Is this a blatantly obvious point, an overstatement, or something that gets overlooked amid the ESPN coverage?

Your Mom
01-17-2005, 08:46 PM
While it did contribute, I think the ESPN and WPT have had way more of an impact.

jokerthief
01-17-2005, 10:58 PM
I think Rounders may have scared away some fish who thought that you had to be Will Hunting to play winning poker. I think the WSOP and WPT makes poker look much easier than it is which has been were the boom came from IMO.

SmileyEH
01-17-2005, 11:05 PM
Speaking from my own experience I would never have come to poker if it wasnt for Rounders. Could it be the way the movie approached poker as a skill game, grinding it out, good players winning in the end etc. etc. attracts people who would make good poker players? I dunno, but that seems right to me.

-SmileyEH

Mike Gallo
01-18-2005, 01:40 AM
Poker was way popular before Rounders. I did not hear about Rounders until after I started playing poker.

TimTimSalabim
01-18-2005, 02:19 AM
Overstatement to the nth degree. If Rounders was so great for poker, why did all those poker rooms close down in the late 90's and on into 2000-1? Rounders was nowhere near a box-office hit anyway. There's just no comparison between it and what has happened in the past couple years.

MicroBob
01-18-2005, 02:29 AM
rounders was the reason but the boom didn't happen for 4 or 5 years after it came out?? I don't buy it.

I saw Rounders a couple of times BEFORE I knew how to play poker...and thought it was a great movie. And I was more afraid to try to play than anything else because I knew I would get eaten alive in a game I knew nothing about.
FWIW - I have yet to see Rounders SINCE knowing what I'm doing as a poker player and would be interested to see what I think of the film now.



Internet poker...specifically Party's marketing (as well as the other rooms to a lesser extent) and the acceptance and increasing comfortability of having one's money out there in cyber-space are the big reasons why.
WSOP on ESPN and the Chris Moneymaker story (as well as the WPT) are a very close second to the internet-poker marketing to explain the 'poker-boom'.


2 years ago when I started I didn't know if I could trust the sites so I deposited the minimum $50.
I had no idea if they would actually give me my money back when I cashed-out.


More and more it is increasingly understood that at the major rooms your money is safe.
This helps a ton.

The internet is far more common-place now then it was even 4 years ago as is the idea of putting your credit-card number online and leaving your money floating in some binary-code virtual-universe.


I just don't think Rounders had much to do with it.

Patrick del Poker Grande
01-18-2005, 11:40 AM
I think Rounders had some to do with it, but mostly in an awareness kind of way - it got poker on the minds of the general public and it intrigued many people.
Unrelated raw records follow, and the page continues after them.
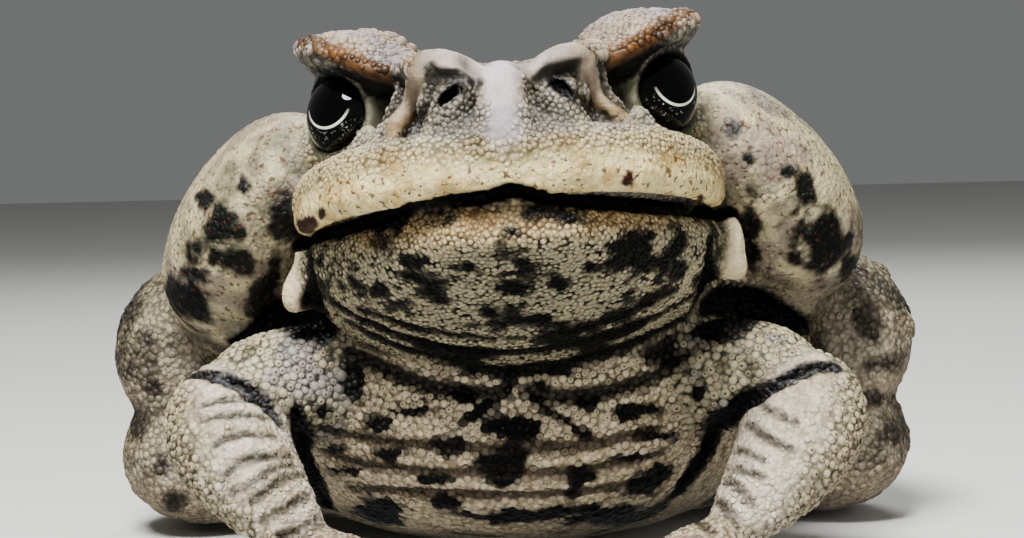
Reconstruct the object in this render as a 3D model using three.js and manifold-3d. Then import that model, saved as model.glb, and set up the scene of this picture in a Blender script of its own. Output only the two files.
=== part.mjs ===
// A life-size cane toad (Rhinella marina) sitting upright and facing -Y, in millimetres with +Z up.
// Each body part is a closed shape in its own mesh. Parts that touch are cut 0.3 mm clear of each other.
import * as THREE from 'three';
import { mergeVertices } from 'three/addons/utils/BufferGeometryUtils.js';
import Module from 'manifold-3d';

const wasm = await Module();
wasm.setup();

// Driving sizes
const MOUTH_HALF_WIDTH = 29.5; // half the width between the corners of the mouth, which lie at y = 0
const SNOUT_REACH = 35; // from the corners of the mouth forward to the lip
const MOUTH_HEIGHT = 45.5; // height of the corners of the mouth
const LIP_RISE = 6; // the middle of the lip stands this much over the corners
const BODY_HALF_WIDTH = 49; // the trunk at its widest
const BODY_END = 98; // the rump
const EYE_RADIUS = 6.1;
const EYE_CENTRE = [19.4, -11.5, 62]; // the toad's left eye, mirrored for the right one
const HEAD_ROLL = 2.8; // degrees that the head leans over to its right
const JOINT_GAP = 0.3; // clear space between two parts that touch
const WART_SINK = 0.42; // share of a wart's radius that its middle lies under the skin
const TRIES_PER_WART = 12; // how often a free place is looked for
const GROUND_DEPTH = 40; // the block of ground that flattens the soles
const GROUND_WIDTH = 400;

const RIGHT = -1; // the toad's own right side is at -X
const LEFT = 1;
const SIDES = [['right', RIGHT], ['left', LEFT]];

const headFrame = new THREE.Matrix4()
  .makeTranslation(0, 0, MOUTH_HEIGHT)
  .multiply(new THREE.Matrix4().makeRotationY(THREE.MathUtils.degToRad(-HEAD_ROLL)))
  .multiply(new THREE.Matrix4().makeTranslation(0, 0, -MOUTH_HEIGHT));

// Turns a closed geometry into a solid for cutting and joining.
function solidOf(geometry) {
  const bare = new THREE.BufferGeometry();
  bare.setAttribute('position', geometry.getAttribute('position'));
  if (geometry.index) bare.setIndex(geometry.index);
  const welded = mergeVertices(bare, 1e-4);
  const solid = new wasm.Manifold(new wasm.Mesh({
    numProp: 3,
    vertProperties: new Float32Array(welded.getAttribute('position').array),
    triVerts: new Uint32Array(welded.index.array),
  }));
  return solid;
}

// Reads a value between evenly spaced stations, smoothly, at t from 0 to 1.
function between(stations, t) {
  const place = THREE.MathUtils.clamp(t, 0, 1) * (stations.length - 1);
  const k = Math.min(Math.floor(place), stations.length - 2);
  const at = (i) => stations[THREE.MathUtils.clamp(i, 0, stations.length - 1)];
  const f = place - k;
  const [a, b, c, d] = [at(k - 1), at(k), at(k + 1), at(k + 2)];
  return b + 0.5 * f * (c - a + f * (2 * a - 5 * b + 4 * c - d + f * (3 * (b - c) + d - a)));
}

const power = (v, p) => Math.sign(v) * Math.abs(v) ** p;

// A loft is a closed skin round a path. A section is [half width, reach over the path, reach under it].
// bluntness 1 gives an egg's ends and 0.3 blunt ones. squareness 1 is an ellipse, and less is boxier.
// pinch is the share of the width that is lost at the top of a section.
// This gives a point of the skin at t along the path, in the direction (across, over) from it.
function loftPoint(shape, t, across, over, grow = 0) {
  const { path, sections, bluntness = 0.5, squareness = 1, pinch = 0, up = [0, 0, 1] } = shape;
  const curve = new THREE.CatmullRomCurve3(path.map((p) => new THREE.Vector3(...p)), false, 'centripetal');
  const ring = 2 * Math.sqrt(Math.max(0, t * (1 - t)));
  const taper = ring ** bluntness;
  const tangent = curve.getTangentAt(t);
  const side = new THREE.Vector3().crossVectors(new THREE.Vector3(...up), tangent).normalize();
  const top = new THREE.Vector3().crossVectors(tangent, side);
  const skinGrow = grow * Math.min(1, ring * 4);
  const width = between(sections.map((s) => s[0]), t) * taper + skinGrow;
  const height = between(sections.map((s) => s[over > 0 ? 1 : 2] ?? s[1]), t) * taper + skinGrow;
  return curve.getPointAt(t)
    .addScaledVector(tangent, (2 * t - 1) * grow)
    .addScaledVector(side, power(across, squareness) * width * (1 - pinch * Math.max(0, over)))
    .addScaledVector(top, power(over, squareness) * height);
}

function loft(shape, grow = 0) {
  const geometry = new THREE.SphereGeometry(1, shape.around ?? 16, shape.along ?? 10);
  const position = geometry.getAttribute('position');
  for (let i = 0; i < position.count; i += 1) {
    const [x, y, z] = [position.getX(i), position.getY(i), position.getZ(i)];
    const ring = Math.hypot(x, z);
    const [across, over] = ring > 1e-6 ? [x / ring, z / ring] : [0, 0];
    const point = loftPoint(shape, (1 - y) / 2, across, over, grow);
    position.setXYZ(i, point.x, point.y, point.z);
  }
  return solidOf(geometry);
}

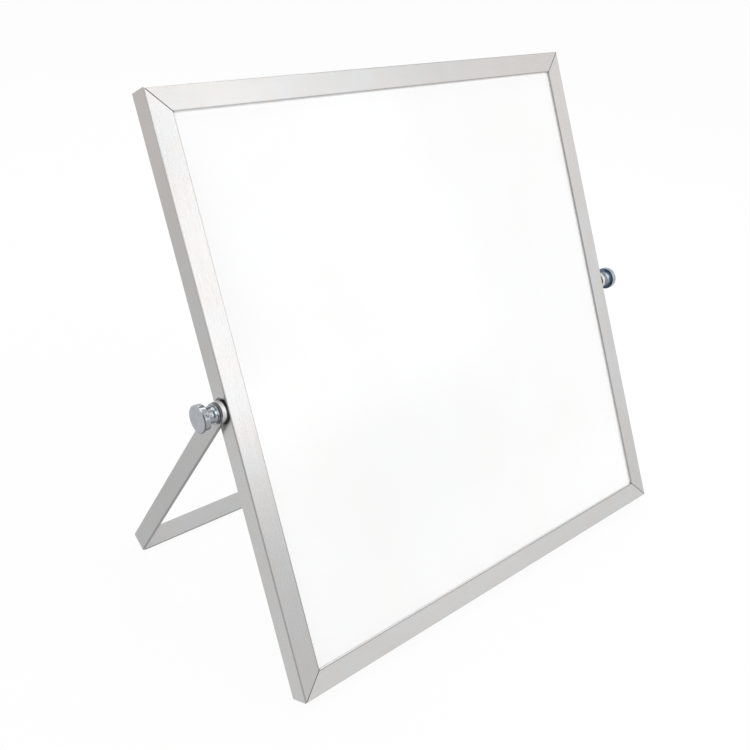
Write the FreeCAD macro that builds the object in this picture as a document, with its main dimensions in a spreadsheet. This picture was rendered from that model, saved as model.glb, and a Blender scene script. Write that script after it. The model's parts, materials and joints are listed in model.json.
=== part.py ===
import FreeCAD, Part
import os
import Sketcher

# A square magnetic desk whiteboard. Four mitred aluminium rails hold a board with a white steel
# sheet on each face, and a stand bent from flat strip is clamped to the side rails at mid height
# by two thumb screws, so that the board can be leaned, folded flat or spun round in its stand.
# Millimetres, Z up, X along the width. The writing face leans back and looks towards -Y.

DOC = FreeCAD.newDocument("desk_whiteboard")

# Driving sizes

DRIVING_SIZES = {
    # board and frame
    "board_width": 254.0,
    "board_height": 254.0,
    "rail_face": 10.4,
    "rail_depth": 9.9,
    "rail_outer_wall": 1.0,
    "rail_lip_wall": 1.0,
    "rail_web_wall": 0.9,
    "key_chamber": 4.0,
    "rail_corner_radius": 0.6,
    "lip_tip_radius": 0.3,
    "sheet_thickness": 0.4,
    "board_side_gap": 0.05,
    "board_edge_gap": 0.3,
    # corner keys
    "key_arm": 24.0,
    "key_gap": 0.1,
    "key_tip_chamfer": 0.8,
    "key_elbow_chamfer": 1.5,
    "key_elbow_radius": 0.25,
    # stand
    "strip_width": 9.0,
    "strip_thickness": 1.9,
    "strip_edge_chamfer": 0.2,
    "bend_radius": 2.4,
    "stand_reach": 132.0,
    "arm_tip_reach": 5.1,
    "arm_tip_radius_share": 0.98,
    "open_angle": 59.1,
    # clamping screws, washers and nuts
    "stud_radius": 1.95,
    "stud_tip_gap": 0.2,
    "stud_tip_chamfer": 0.5,
    "stud_hole_clearance": 0.1,
    "thread_clearance": 0.05,
    "neck_radius": 4.05,
    "neck_length": 4.3,
    "neck_end_chamfer": 0.35,
    "neck_root_chamfer": 0.4,
    "head_radius": 5.9,
    "head_thickness": 3.0,
    "head_rim_radius": 0.55,
    "head_back_chamfer": 0.3,
    "nut_side": 7.0,
    "nut_thickness": 2.2,
    "nut_corner_chamfer": 0.6,
    "spacer_radius": 4.6,
    "spacer_thickness": 0.9,
    "flat_washer_radius": 4.6,
    "flat_washer_thickness": 0.8,
    "flat_washer_chamfer": 0.15,
    "spring_washer_radius": 4.3,
    "spring_washer_thickness": 1.1,
    "spring_washer_split": 0.9,
    "spring_washer_slant": 20.0,
    "spring_washer_clearance": 0.15,
}

# Sizes that follow from them, in order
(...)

I think that WSOP 2002 really got the ball rolling with a good, professional, entertaining broadcast and a new guy winning, although he was the classic uber-geek. Then, WSOP 2003 just blew the top off - the same great coverage on ESPN plus a young, likeable, normal guy who apparently picked up a poker book the day before and turned his $40 online into millions. This was essentially the perfect storm for poker. Not only did it make it look like any Joe Schmoe could do it, but it gave online poker a boost too, since MM came from $40 on a satellite tourney online. Online games gained a lot of credibility here and were very good at seizing the opportunity. I can't imagine a more perfect scenario for poker's popularity than WSOP 2003.